The Noreen Stonor Drexel Birthing Center at Newport Hospital team remains committed to doing all we can to protect our patients during the coronavirus outbreak. It is an anxious time for everyone, but we are here to help each family write their birth story, despite a pandemic.
We have made some changes to our birthing center process for everyone’s safety.
Every patient who is admitted to Newport Hospital, including the birthing center, is tested for COVID-19. This is true whether a patient is in labor or admitted to the birthing center for any other reason. Testing is necessary for your safety, and that of your partner and baby, and our staff. Right now, we can do rapid testing on our patients and have results in approximately an hour.
If a mother presents with COVID symptoms or tests COVID positive:
- She will be placed in a negative pressure room, if available, on the birthing center and will be placed on isolation precautions.
- The birthing partner can stay so long as he or she screens free from COVID symptoms and will have to wear personal protective equipment for their safety.
- Should delivery occur, we have procedures in place to provide the safest care for you and your newborn.
Birthing partner policy
Mothers can have one birthing partner the entire time you and baby are in the hospital. The birthing partner will be asked the same COVID screening questions as anyone coming into the hospital and will not be allowed in if symptomatic. While we are allowing a birthing partner during this fall/winter second surge of the virus, we are not allowing doulas to participate in the birth at this time unless they are to be considered the mother’s one birthing partner.
During the surges in the pandemic, we have needed to address our visitation policy to keep our patients and staff safe. You can check on the visitation policy here, as it is updated as necessary. Aside from the one birthing partner, currently there is no visitation allowed as part of hospital policy for all units, including the birthing center.
On the positive side, we have found that many of the families appreciate not having visitors in the hospital. It’s an opportunity for new parents to bond with baby without distractions.
We know that masks are an effective way to prevent the spread of the virus. Our policy is that mother and birthing partner must wear a hospital-issued mask, covering both mouth and nose, when any health care worker is in the hospital room. When you are alone together in the room it can be removed. No cloth masks are allowed. This policy is consistent across all areas of the hospital.
Despite the pandemic there are no real changes to the discharge process. By 48 hours, typically everyone is ready to go home; sometimes as early as 24 to 36 hours. If mom and baby don’t need to be here, we encourage them to go home and practice safe social distancing. We find that most of our families prefer to be home during this trying time.
- Before giving birth, we encourage expectant mothers to self-quarantine as much as possible throughout pregnancy, as recommended by the Centers for Disease Control and Prevention.
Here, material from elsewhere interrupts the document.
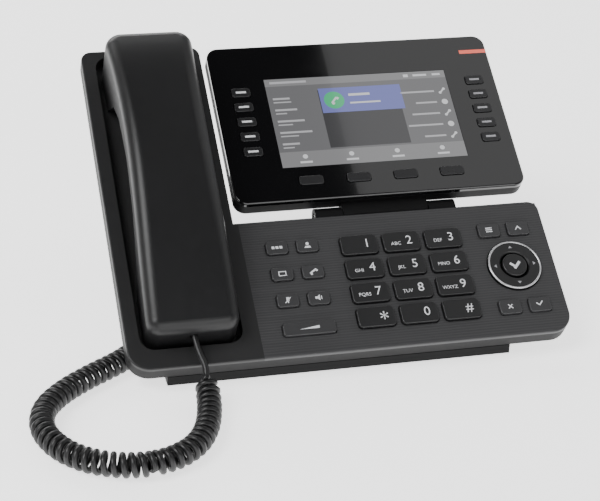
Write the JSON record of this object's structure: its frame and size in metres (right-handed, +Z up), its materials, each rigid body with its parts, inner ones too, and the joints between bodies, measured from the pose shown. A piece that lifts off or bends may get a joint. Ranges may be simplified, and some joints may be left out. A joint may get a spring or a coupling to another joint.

- After discharge, we encourage new moms to continue self-quarantining. Once you are home with baby, continue to limit visitors to your home as much as possible. Many families find that they’re enjoying the continued quarantine time as a new family. It can help to bring the family unit close together and focus on each other during this adjustment.
- Under normal circumstances, baby’s first outing might be going to stores, running errands, and seeing family. During the pandemic, however, the first outing with baby is probably going to the pediatric provider’s office a few days after birth. The pediatric provider will provide further guidance at that first visit regarding keeping your newborn safe during this time.
Care and education must go on
The pandemic hasn’t changed the care we provide, and we are also able to continue several programs for new moms, just in a different format.
- Childbirth and breastfeeding classes are now available through Zoom.
- Our weekly breastfeeding support group is now held via Zoom. This group is helpful for new breastfeeding moms and is also an opportunity to meet other new moms.
- Lactation consults are still in-person at the hospital when additional breastfeeding support is needed and require an order from you or your newborn’s provider.
Should you get a Coronavirus vaccine?
Currently there is no data on whether pregnant or breastfeeding women or children under 16 should receive the vaccine. While this population should not be excluded from vaccinating, we encourage you to have a discussion with your provider.